The CD comes with a couple of black and white movie photos and an excellent sound quality, but unfortunately, the lyrics are not included.
For those of you who are getting acquainted with the story of Eva Peron for the first time I must point out: Bear in mind that this musical is only loosely based on the life of the real Evita. As much as Tim Rice's lyrics are craftily made, they lack a lot of historical accuracy. As a historian I became very interested in Eva Peron's life story so I did some research after seeing the movie. It turned out that the authors based their entire work on a single book called EVITA: THE WOMAN WITH A WHIP by Mary Main. It was based on rumors, lies and myths, written with the single purpose of slandering Eva Peron as much as possible. It contains no footnotes and no bibliography. The authors used it mainly because it was one of the few books available on the subject in the English language during the 70-is. So one should be very careful in making any conclusions based on the musical or the movie alone.
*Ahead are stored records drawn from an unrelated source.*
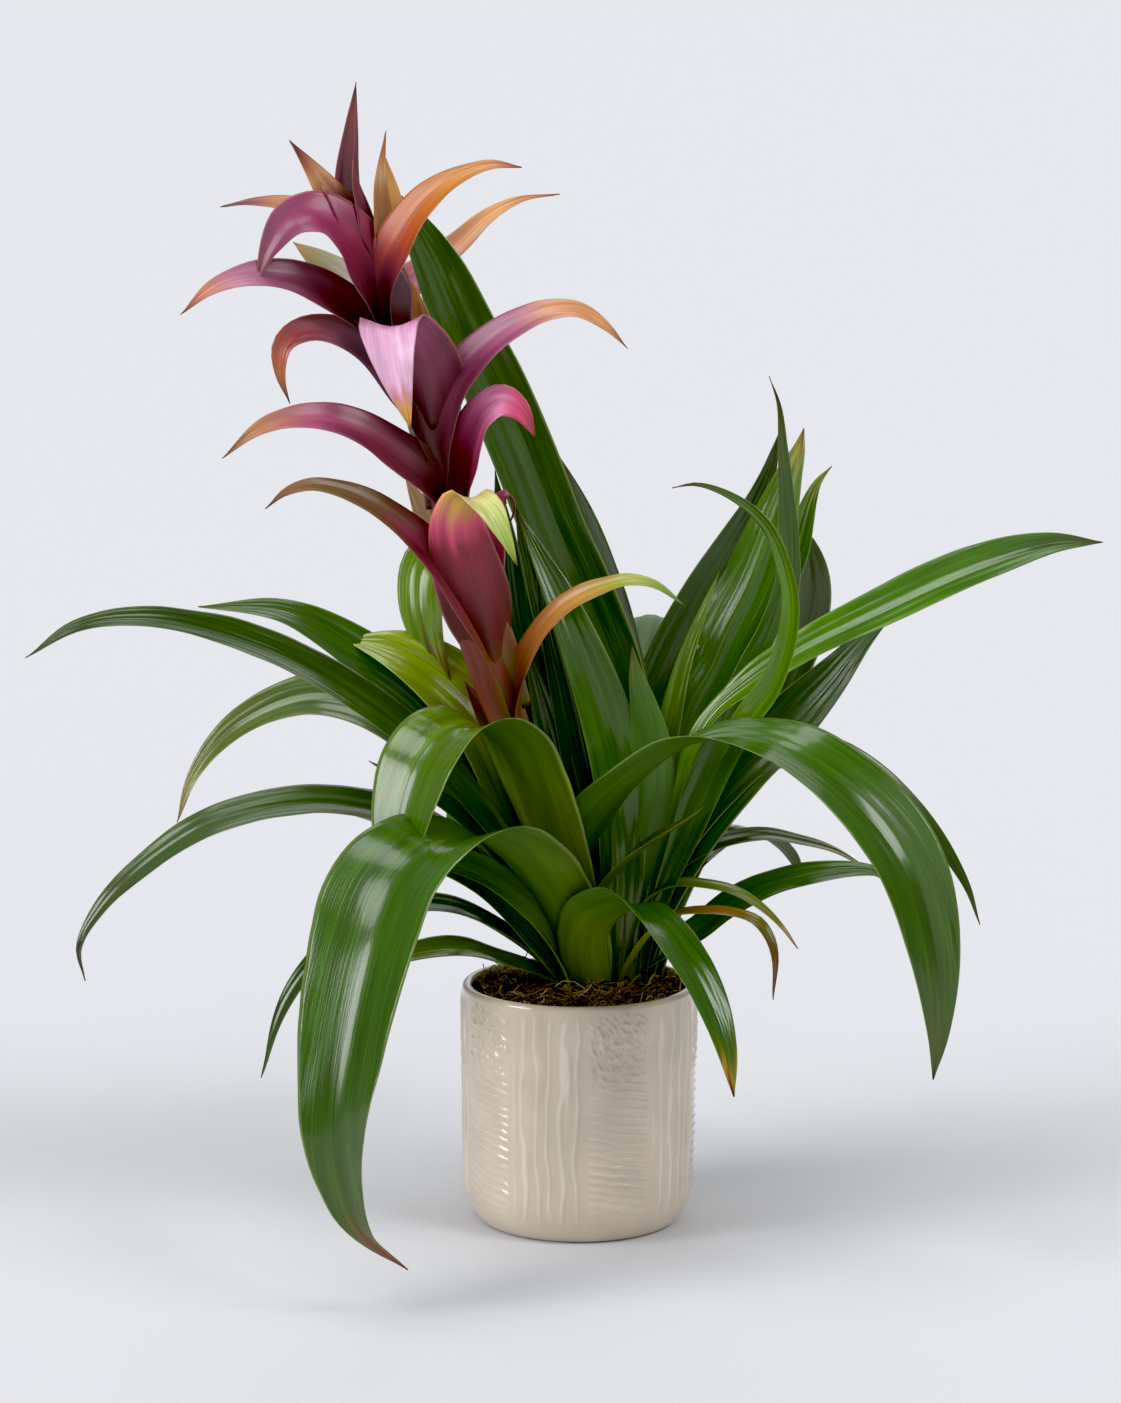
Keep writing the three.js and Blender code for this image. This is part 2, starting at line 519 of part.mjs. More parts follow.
function namedMesh(name, body, colour, roughness) {
  const { vertProperties, triVerts } = body.getMesh();
  const geometry = new THREE.BufferGeometry();
  geometry.setAttribute('position', new THREE.BufferAttribute(new Float32Array(vertProperties), 3));
  geometry.setIndex(new THREE.BufferAttribute(new Uint32Array(triVerts), 1));
  const material = new THREE.MeshStandardMaterial({ color: colour, roughness, metalness: 0 });
  const mesh = new THREE.Mesh(geometry, material);
  mesh.name = name;
  return mesh;
}

// The flower stalk stands in the medium on an upright foot.
function stalkPoints() {
  const above = STALK.map(fromFrontView);
  const heights = [STEM_FOOT, (STEM_FOOT + MEDIUM_TOP) / 2, MEDIUM_TOP];
  return [...heights.map((z) => new THREE.Vector3(above[0].x, above[0].y, z)), ...above];
}

// The stalk and every bract, fused, with the clearance added to each of them.
function flowerSpikeBody(clearance = 0) {
  const radii = [FLOWER_STEM_RADIUS, FLOWER_STEM_RADIUS, FLOWER_STEM_RADIUS, ...STALK_RADII];
  let body = stalkBody(stalkPoints(), radii, clearance);
  for (const { width, turn, seen } of Object.values(BRACTS)) {
    const bract = { points: seen.map(fromFrontView), width, turn: [turn, turn], outline: bractOutline };
    Object.assign(bract, { baseAngle: BRACT_BASE_ANGLE, thickness: BRACT_THICKNESS });
    body = body.add(bladeBody(bract, clearance));
  }
  return body;
}

// The medium, with a plain hole for each stem.
function holedMediumBody() {
  const flowerFoot = stalkPoints()[0];
  const bottom = STEM_FOOT - FIT_GAP;
  return mediumBody()
    .subtract(postBody([flowerFoot.x, flowerFoot.y], FLOWER_STEM_RADIUS + HOLE_GAP, bottom, POT_HEIGHT))
    .subtract(postBody(SIDE_STEM_AT, SIDE_STEM_RADIUS + HOLE_GAP, bottom, POT_HEIGHT));
}

function buildPlant() {
  const plant = new THREE.Group();
  const sideStem = postBody(SIDE_STEM_AT, SIDE_STEM_RADIUS, STEM_FOOT, SIDE_STEM_TOP);
  plant.add(namedMesh('pot', largestPiece(potBody()), COLOURS.glaze, 0.25));
  plant.add(namedMesh('growing_medium', holedMediumBody(), COLOURS.medium, 1));
  plant.add(namedMesh('flower_spike', largestPiece(flowerSpikeBody()), COLOURS.bract, 0.4));
  plant.add(namedMesh('side_stem', sideStem, COLOURS.stem, 0.6));
  const neighbours = [
    mediumBody(FIT_GAP),
    flowerSpikeBody(FIT_GAP),
    postBody(SIDE_STEM_AT, SIDE_STEM_RADIUS + FIT_GAP, STEM_FOOT, SIDE_STEM_TOP + FIT_GAP),
  ];
  const leaves = { ...LEFT_LEAVES, ...RIGHT_LEAVES, ...REAR_LEAVES };
  for (const [name, { width, turn, taper = LEAF_TAPER, seen, at }] of Object.entries(leaves)) {
    const points = seen ? seen.map(fromFrontView) : at.map((p) => new THREE.Vector3(...p));
    const outline = (along) => strapOutline(along, taper);
    const strap = { points, width, turn, outline };
    Object.assign(strap, { baseAngle: LEAF_BASE_ANGLE, thickness: LEAF_THICKNESS });
    const whole = bladeBody(strap);
    const leaf = clearOf(whole, neighbours);
    const mesh = namedMesh(name, leaf, COLOURS.leaf, 0.35);
    mesh.userData.keptShare = leaf.volume() / whole.volume();
    plant.add(mesh);
    neighbours.push(bladeBody(strap, LEAF_CLEARANCE));
  }
  return plant;
}

export default buildPlant();
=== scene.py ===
# A potted guzmania: a glazed ribbed pot filled with coir, a flowering rosette with a spike of
# coloured bracts on the left, and a leafy rosette on the right.
# Metres, +Z up, +Y away from the front. The origin is the middle of the pot's underside.
import math

import bpy
import numpy as np
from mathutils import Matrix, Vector


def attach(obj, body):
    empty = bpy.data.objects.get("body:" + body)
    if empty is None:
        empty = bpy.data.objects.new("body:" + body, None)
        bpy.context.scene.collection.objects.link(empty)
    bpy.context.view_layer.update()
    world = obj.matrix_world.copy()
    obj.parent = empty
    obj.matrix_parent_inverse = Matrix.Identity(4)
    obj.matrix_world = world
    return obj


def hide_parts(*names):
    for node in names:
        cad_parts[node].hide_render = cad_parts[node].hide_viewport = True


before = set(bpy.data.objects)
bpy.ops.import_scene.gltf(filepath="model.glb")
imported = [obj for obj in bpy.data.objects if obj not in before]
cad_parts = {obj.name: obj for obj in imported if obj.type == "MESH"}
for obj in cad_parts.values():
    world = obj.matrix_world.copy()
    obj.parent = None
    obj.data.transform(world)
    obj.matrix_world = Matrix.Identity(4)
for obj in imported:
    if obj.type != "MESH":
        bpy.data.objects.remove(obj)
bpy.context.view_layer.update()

MM = 0.001
FULL_TURN = 2 * math.pi

# The front view that the plant was measured in: a point of a spine is (across, down, back), with
# across and down in steps of the view and back in mm behind the pot's axis.
VIEW_CENTRE = (560.5, 701.5)
VIEW_HEIGHT = 1403
VIEW_STEPS = 4367
VIEW_FROM = np.array((-10.4, -2400.0, 695.0))
VIEW_DIP = math.radians(9.43)
SENSOR = 36.0
FAR_CLIP = 500
# The red, green and blue that are shown as black, so that the shadows stay deep.
BLACK_LEVEL = (0.012, 0.011, 0.020)

# The studio: a floor of pale paper, its reach in metres, and pale surroundings.
FLOOR_REACH = 150
FLOOR_COLOUR = "#d7d8dc"
SKY_COLOUR = "#e6e9f0"
SKY_STRENGTH = 0.3
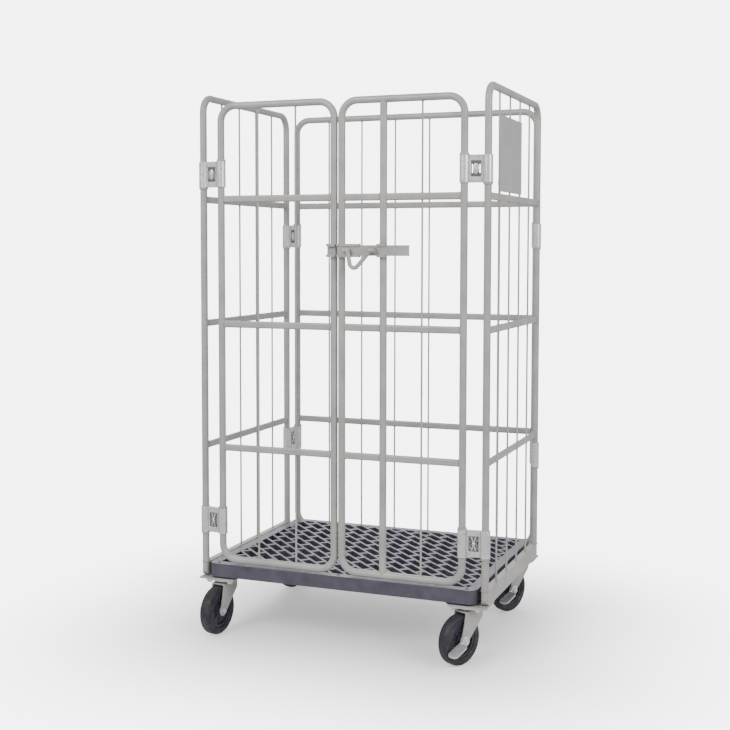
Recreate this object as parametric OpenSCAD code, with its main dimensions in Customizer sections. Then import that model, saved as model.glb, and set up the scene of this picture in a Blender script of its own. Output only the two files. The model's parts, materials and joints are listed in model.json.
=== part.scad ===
// Roll cage container: tubular side panels on castors, a back panel with a moulded deck,
// and a two-leaf front door. Width runs along X, depth along Y with the doors at -Y,
// height along Z, and the floor is z = 0. Every size is in millimetres.

/* [Overall] */
// Height to the top of the side panels
cage_h = 1700; // [1500:10:1800]
// Distance between the side panels' post centres, across the cage
post_span = 920; // [820:10:1000]
// Distance between a side panel's front and rear post centres
panel_depth = 612; // [560:4:680]
// Middle of the side panels, behind the middle of the whole object
panel_mid_y = 16; // [10:1:20]
// Height of the lowest cross rail
first_rail_z = 595; // [580:5:640]
// Distance from one cross rail to the next
rail_pitch = 388; // [340:2:400]

/* [Tubes and wires] */
// Outer diameter of the frame tubes
tube_d = 22; // [20:0.5:24]
// Diameter of the infill wires
wire_d = 6; // [5:0.5:8]
// Height of a cross rail's oval section
rail_h = 22; // [18:1:24]
// Thickness of a cross rail's oval section
rail_t = 12; // [10:0.5:14]
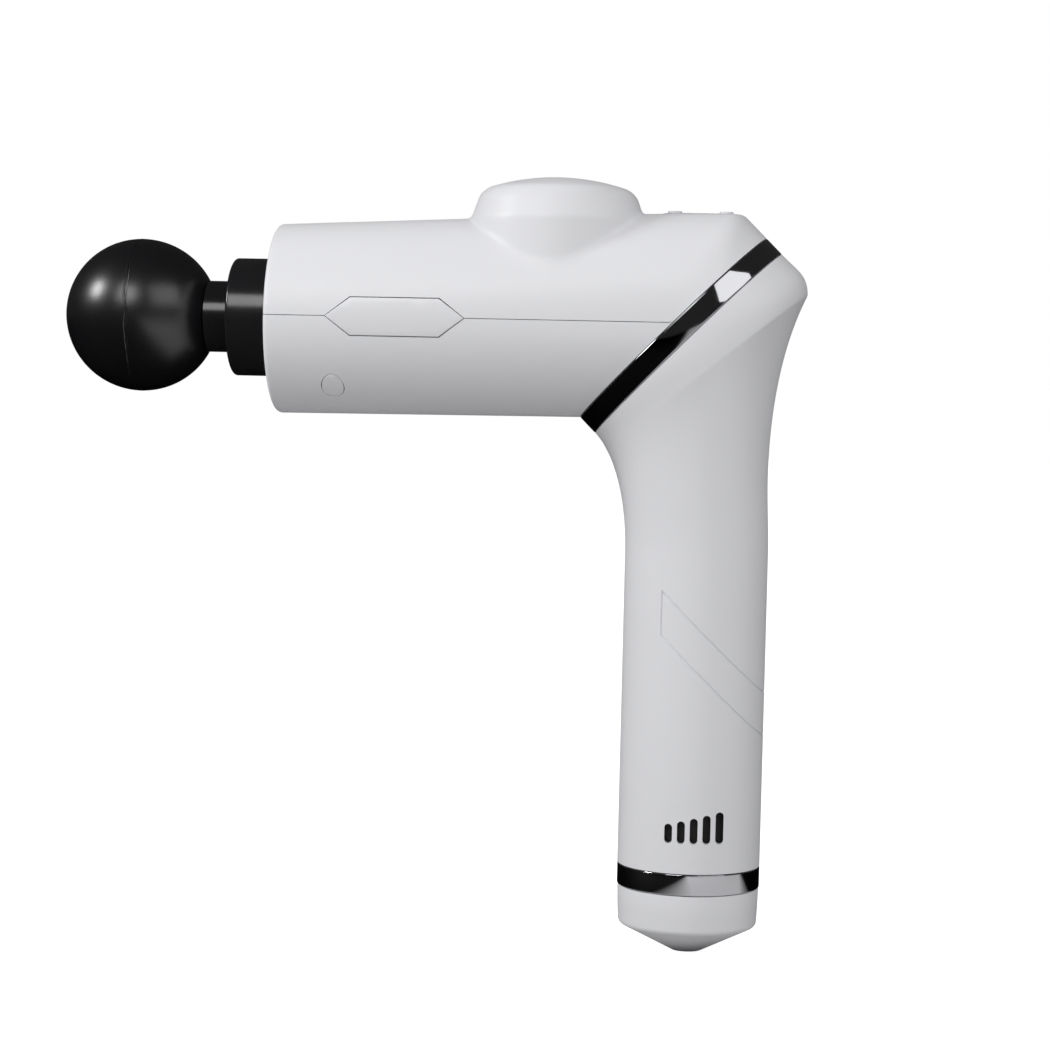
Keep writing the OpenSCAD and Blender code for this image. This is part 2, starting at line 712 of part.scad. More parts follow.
module button_shape(i, grow, z, h) {
    at_axis() translate([button_x[i], 0, panel_z + z]) rotate([0, 0, 90])
        stadium(button_w + 2 * grow, button_len + 2 * grow, h);
}
light_places = [-4, -2, 0, 2, 4];
module at_lights() {
    at_axis() for (p = light_places) translate([panel_x + p, 0, panel_z]) children();
}
module control_bezel() {
    color([0.75, 0.75, 0.78]) difference() {
        at_axis() translate([panel_x, 0, panel_z - skirt]) stadium(panel_len, panel_w, skirt);
        at_axis() translate([panel_x, 0, panel_z - skirt - 1])
            stadium(panel_len - 2 * skirt_t, panel_w - 2 * skirt_t, skirt + 1 - bezel_t);
        for (i = [0, 1]) button_shape(i, button_gap, -skirt, 2 * skirt);
        at_lights() translate([0, 0, -skirt]) cylinder(h = 2 * skirt, r = 0.7);
    }
}
flange_w = 0.5;
module button(i) {
    color("white") {
        button_shape(i, 0, -bezel_t - button_gap, bezel_t + button_gap + 0.8);
        button_shape(i, flange_w, -bezel_t - 0.9, 0.75);
    }
}
module front_button() { button(0); }
module rear_button() { button(1); }
spring_top = -bezel_t - 0.9;
module button_spring(i) {
    color("silver") at_axis()
        translate([button_x[i], 0, panel_z - skirt]) tube(skirt + spring_top, 2.2, 1.7);
}
module front_spring() { button_spring(0); }
module rear_spring() { button_spring(1); }
module button_switches() {
    color("silver") for (i = [0, 1]) at_axis() translate([button_x[i], 0, panel_z - skirt])
        cylinder(h = skirt + spring_top - press - 0.3, r = 1.4);
}
module control_board() {
    color("darkgreen") at_axis() translate([panel_x, 0, panel_z - skirt - 1.2])
        stadium(panel_len - 0.4, panel_w - 0.4, 1.2);
}
module level_lights() {
    color("deepskyblue") at_lights() translate([0, 0, -skirt]) cylinder(h = skirt, r = 0.7);
}
// A lead that leaves along Z, turns through a quarter circle and runs on along -X
lead_r = 0.9;
bend = 4;
module bent_lead(rise, run) {
    cylinder(h = rise - bend, r = lead_r);
    translate([-bend, 0, rise - bend]) rotate([90, 0, 0]) rotate_extrude(angle = 90)
        translate([bend, 0]) circle(r = lead_r);
    translate([-bend - run, 0, rise]) rotate([0, 90, 0]) cylinder(h = run, r = lead_r);
}
module motor_leads() {
    low = drive_z + 1.6;
    // The leads end on the windings' side of the bracket's rear edge
    color("goldenrod") at_axis() for (y = [-3, 0, 3]) translate([drive_x[1] - 14.5, y, low])
        bent_lead(bracket_z + bracket_t + 0.2 + lead_r - low + 0.05,
            motor_x + drive_x[1] - 14.5 - bend - can_r - 0.9);
}
module battery_leads() {
    top = layer_low[1] + cell_len - cup + holder_t + 0.5;
    color("crimson") for (s = [-1, 1]) translate([s * 5, s * 7, top])
        cylinder(h = axis_h + drive_z - top, r = lead_r);
}

upper_shell();
lower_shell();
side_badges();
screw_plugs();
shell_screws();
guide_collar();
guide_bush();
lip_seal();
motor_bracket();
bracket_screws();
shaft_bearings();
stator_core();
motor_windings();
rotor_can();
rotor_magnets();
motor_shaft();
crank_eccentric();
connecting_rod();
rod_bearing();
crank_screw();
piston();
wrist_pin();
head_stem();
stem_rings();
ball_head();
elbow_frame();
metal_band();
handle_shell();
handle_ring();
bottom_cap();
cap_screws();
charge_jack();
charge_board();
battery_cells();
cell_holders();
cell_links();
vent_screens();
driver_board();
driver_chips();
control_bezel();
front_button();
rear_button();
front_spring();
rear_spring();
button_switches();
control_board();
level_lights();
battery_leads();
motor_leads();
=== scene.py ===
"""Massage gun: the visible pieces, materials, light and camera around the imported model.

Shapes are worked out in millimetres in the model's own frame and written to meshes in metres.
The barrel's outer surface is the zero level of a few blended distance fields, found along rays
from the piston's axis; the handle is a loft of rings between its front and its back edge.
"""
import json
import math

import bmesh
import bpy
import numpy as np
from mathutils import Matrix, Vector


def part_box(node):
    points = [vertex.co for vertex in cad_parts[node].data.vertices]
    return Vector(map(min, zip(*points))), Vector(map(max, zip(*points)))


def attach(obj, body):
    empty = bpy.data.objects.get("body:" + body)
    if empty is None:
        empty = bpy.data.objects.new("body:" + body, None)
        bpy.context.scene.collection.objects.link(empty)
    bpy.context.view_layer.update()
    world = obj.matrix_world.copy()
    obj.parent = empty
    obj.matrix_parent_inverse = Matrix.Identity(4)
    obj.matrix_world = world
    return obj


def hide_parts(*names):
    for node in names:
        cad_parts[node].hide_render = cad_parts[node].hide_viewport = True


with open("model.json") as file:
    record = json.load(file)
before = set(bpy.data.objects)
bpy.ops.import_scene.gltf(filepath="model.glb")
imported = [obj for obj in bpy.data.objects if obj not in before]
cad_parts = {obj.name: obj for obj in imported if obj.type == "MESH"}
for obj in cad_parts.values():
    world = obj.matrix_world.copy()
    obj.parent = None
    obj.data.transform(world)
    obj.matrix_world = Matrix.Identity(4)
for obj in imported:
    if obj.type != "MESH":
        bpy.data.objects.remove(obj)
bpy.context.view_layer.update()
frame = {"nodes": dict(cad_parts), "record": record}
MM = 0.001
ROOT2 = math.sqrt(2)


def span(node):
    """Lowest and highest corner of a CAD node in millimetres."""
    low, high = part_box(node)
    return np.array(low) / MM, np.array(high) / MM


def middle_x(node):
    """Middle of a CAD node along X in millimetres."""
    low, high = span(node)
    return (low[0] + high[0]) / 2


# ---- Places taken from the frame, in millimetres ----
collar_low, collar_high = span("guide_collar")
AXIS_Z = (collar_low[2] + collar_high[2]) / 2
FRONT_X = span("lower_shell")[0][0]
COLLAR_X = collar_low[0]
COLLAR_R = 19.2
ring_low, ring_high = span("handle_ring")
HANDLE_R = (ring_high[0] - ring_low[0]) / 2
MOTOR_X = middle_x("rotor_can")
BUMP_TOP = span("upper_shell")[1][2] - AXIS_Z
cap_low = span("bottom_cap")[0]
PANEL_Z = span("control_bezel")[1][2] - AXIS_Z
PANEL_X = middle_x("control_bezel")
BADGE_X = middle_x("side_badges")
PLUG_X = middle_x("screw_plugs")
ball_low, ball_high = span("ball_head")

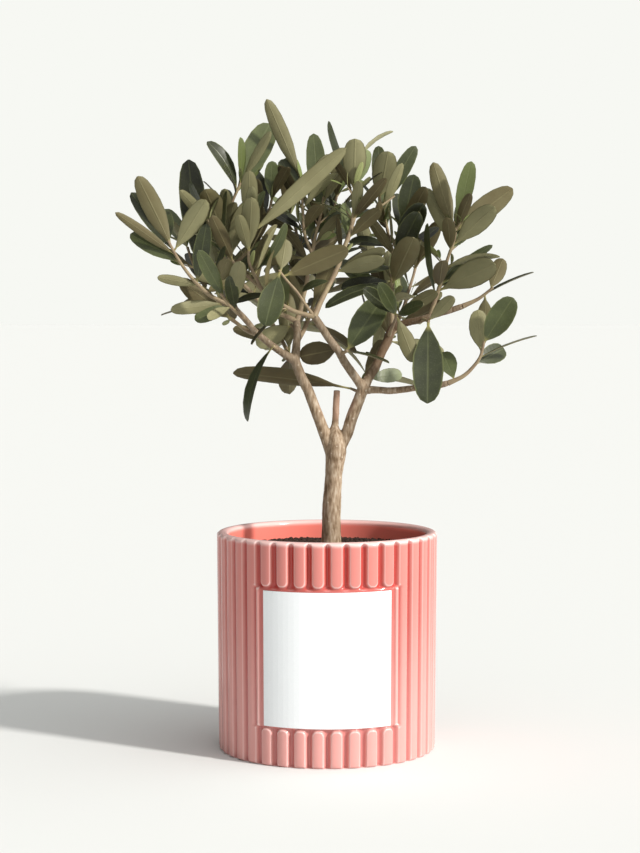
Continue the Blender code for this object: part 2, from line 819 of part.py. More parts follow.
def label_mesh():
    """A strip bent round the panel, as thick as the sheet."""
    inside = POT_RADIUS - PANEL_DEPTH + CLEARANCE
    half_arc = LABEL_WIDTH / inside / 2
    points = []
    for column in range(LABEL_COLUMNS + 1):
        bearing = half_arc * (2 * column / LABEL_COLUMNS - 1)
        for height in (LABEL_BOTTOM, LABEL_TOP):
            for radius in (inside * flare(height), inside * flare(height) + LABEL_THICKNESS):
                points.append(Vector((radius * math.sin(bearing), -radius * math.cos(bearing), height)) * MM)
    body = bmesh.new()
    corners = [body.verts.new(point) for point in points]
    body.faces.new([corners[index] for index in (0, 1, 3, 2)])
    body.faces.new([corners[len(corners) - 4 + index] for index in (0, 2, 3, 1)])
    for column in range(LABEL_COLUMNS):
        first = column * 4
        for start, end in ((0, 1), (1, 3), (3, 2), (2, 0)):
            body.faces.new([corners[first + start], corners[first + 4 + start],
                            corners[first + 4 + end], corners[first + end]])
    bmesh.ops.recalc_face_normals(body, faces=body.faces)
    mesh = bpy.data.meshes.new("label")
    body.to_mesh(mesh)
    body.free()
    return mesh


def soil_mesh():
    body = bmesh.new()
    radius = (POT_RADIUS - POT_WALL - CLEARANCE) * MM
    bottom = POT_FLOOR + CLEARANCE
    depth = (SOIL_TOP - bottom) * MM
    place = Matrix.Translation((0, 0, bottom * MM + depth / 2))
    bmesh.ops.create_cone(
        body, cap_ends=True, segments=SOIL_SIDES, radius1=radius, radius2=radius, depth=depth, matrix=place
    )
    mesh = bpy.data.meshes.new("soil")
    body.to_mesh(mesh)
    body.free()
    return mesh


def make_wood(limbs, collection):
    """The trunk and boughs, each cut clear of what bears it and of the boughs there before it."""
    for name in ["trunk", *LIMBS]:
        entry = limbs[name]
        resolution = resolution_of(name)
        mesh = tube_mesh(entry["points"], entry["radii"], resolution)
        made = add_object(name, mesh, BARK, collection)
        cut_clear(made, name, limbs)
        shade(made)


def cut_clear(made, name, limbs):
    """Cuts a limb's foot clear of its parent and of every earlier limb on that parent."""
    on = limbs[name]["on"]
    if on is None:
        return
    earlier = []
    for other, entry in limbs.items():
        if other == name:
            break
        if other == on or (entry["on"] == on and entry["node"] != limbs[name]["node"]):
            earlier.append(grown_tube(entry["points"], entry["radii"], resolution_of(other), CLEARANCE))
    joined(made, "DIFFERENCE", earlier)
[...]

So, conclusively, this Evita soundtrack and the whole movie show just how musicals are supposed to be transferred from the stage to the screen, with the changes done in a most satisfying way. Also, it emphasizes just how important the right casting is. Some of the reasons why many fans of Lloyd Webber's "The phantom of the opera" (myself included) felt that the movie version of it wasn't satisfying were the fact that Gerard Butler just didn't have the right vocal equipment for the score, nor the looks (he looked more like Elvis Presley than like the Phantom), combined with some poorly made changes to the material. It's amazing how much a badly chosen cast can ruin the best musical materials. We can only hope that Lloyd Webber won't make the same mistakes with his upcoming movie version of "Sunset Boulevard". This brings us back to Evita movie soundtrack. All the pieces of the puzzle were assembled rightly and it really shows. Because of that, the musical theatre fans should find an empty spot on their CD shelves with no trouble.